24 October 2022

Inclusion and Authority

From my limited engagement, pressure for programmatic forms of inclusion in higher education comes from those who do not feel part of the common enterprise that is the university or school. While those who identify as marginalized are part of the enterprise, they do not feel included. Accounts for the sense of exclusion vary but tend not point to criteria for which contrary, plausible explanations can be tendered. In other words, the sense of exclusion is sui generis and cannot be gainsaid except at the price of reinforcing the sense of exclusion. As Rosaria Butterfield has observed, a rhetorical technique of proceeding "by innuendo, by questioning, by self-assertion, and by victimhood" has become the style of argumentation in the post-modern age.  Exclusion purports, on such an account, to be self-evident.
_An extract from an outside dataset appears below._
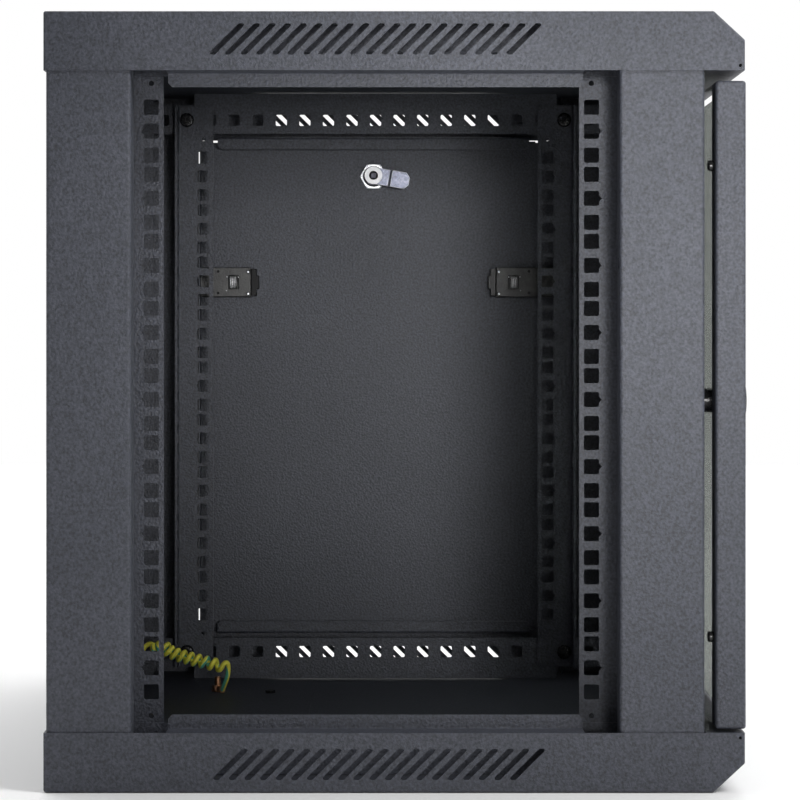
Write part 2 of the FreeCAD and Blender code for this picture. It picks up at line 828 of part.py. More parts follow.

Remedies for a sense of exclusion vary. Actual inclusion is not, however, one of them. After all, those who feel excluded in a program of higher education have been included in that program. The remedy must include something more. But what? The purported givenness and the necessary subjectivity of the inchoate sense of exclusion makes it impossible to respond in a rule-like way. Thus, those charged with exercising institutional authority are bargaining against themselves when dealing with the marginalized. Justice, in the sense of rendering each her due, is irrelevant because there is no criterion of what is due. In place of a measurable obligation is an insatiable desire. To negotiate under such circumstances is to fail to exercise authority.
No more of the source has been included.